Gas crunch eases as pipeline resumes operation

Hieu Hoang waits in line for his turn to fill his tanker at one of the Doraville pipeline terminals. The gas shortage in metro Atlanta was already easing Wednesday, with pipeline repairs expected to restore the flow soon. BOB ANDRES /BANDRES@AJC.COM

Credit: Bob Andres

Credit: Bob Andres

Hieu Hoang waits in line for his turn to fill his tanker at one of the Doraville pipeline terminals. The gas shortage in metro Atlanta was already easing Wednesday, with pipeline repairs expected to restore the flow soon. BOB ANDRES /BANDRES@AJC.COM

Gasoline is flowing again in a major pipeline serving metro Atlanta, more than a week after a leak shut down the line and led to a supply crunch that caused spot outages and drove up prices.

Colonial Pipeline said it started sending gas Wednesday evening through a 500-foot bypass built around the damaged section in Shelby County, Ala., outside Birmingham.

“Colonial Pipeline Line 1 has been safely restarted and returned to service,” the Alpharetta-based company said in an update on its website late Wednesday.

Fuel only flows at about 5 miles an hour, though, and Colonial said it will still be “several days” before its part of the supply chain is fully restored, with “intermittent service interruptions” possible in the meantime.

Some stations were still shut down or out of certain grades of fuel Wednesday, and those with gas charged an average of 34 cents a gallon more than before the leak was discovered Sept. 9.

But even before the bypass restart, the outages seemed less numerous Wednesday, and prices in metro Atlanta were flat for a second straight day at about $2.50 on average for regular.

Convenience store chain QuikTrip, which has 130 metro Atlanta locations, said the situation was already improving.

"We started out yesterday with sixty stores without fuel, then this morning there were fifty stores without fuel and this afternoon there were forty six," spokesman Chuck Barton said Wednesday afternoon. "We continue to get better every day."
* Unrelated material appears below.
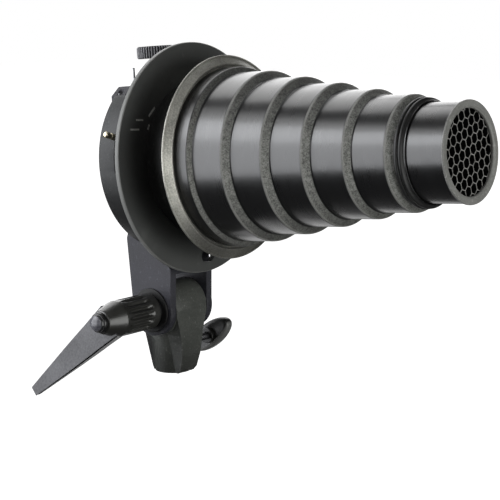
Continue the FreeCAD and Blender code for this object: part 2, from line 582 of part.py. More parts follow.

The leak occurred in a wilderness area about 30 miles south of Birmingham, disrupting one of two Colonial pipelines from Houston to Atlanta and up the east coast. The lines carry fuel from refineries along the Gulf Coast.

The line that was shut down was used primarily for gasoline. Colonial shifted some gasoline into the other line, which was used most for diesel and other fuels.

There are also two lines from Baton Rouge owned and operated by Plantation Pipeline, also based in Alpharetta. So the Colonial lines are not Atlanta's only links to fuel, though they account for a major part of the fuel pool for Atlanta drivers.

Some retailers also made deals for alternative supplies during the shortage.

The cause of the leak won’t be determined until the pipe has been dug up and inspected, said Colonial spokesman Steve Baker. “Right now it is still at least partially underground.”

The problem in the five-decade-old pipe did not appear to be a fitting or valve, but the company can’t yet be sure about that, he said.

The leak spilled up to 330,000 gallons of gasoline into a rural area, most of it flowing downhill to a small retention pond. The company said 60 percent of the spill in the pond has been removed, with no serious environmental damage.

Colonial said more than 800 workers from the company and various agencies were on the site to design, build and sign off on the bypass, and to work on the cleanup.

While the pipeline problem created headaches for many motorists, the effect was softened by planning, said Angela Holland, spokeswoman for the 7,000-member Georgia Association of Convenience Stores.

“These retailers have been in the industry a lot time and they have contingency plans,” she said. “Our retailers do have fuel coming from other sources, from the Plantation pipeline, from the ports in Savannah and Jacksonville.

“Public fear really drove the demand way up,” since reports of shortages emerged late last week, she said. As long as demand is high, it’s tough to meet it and get things back to normal.”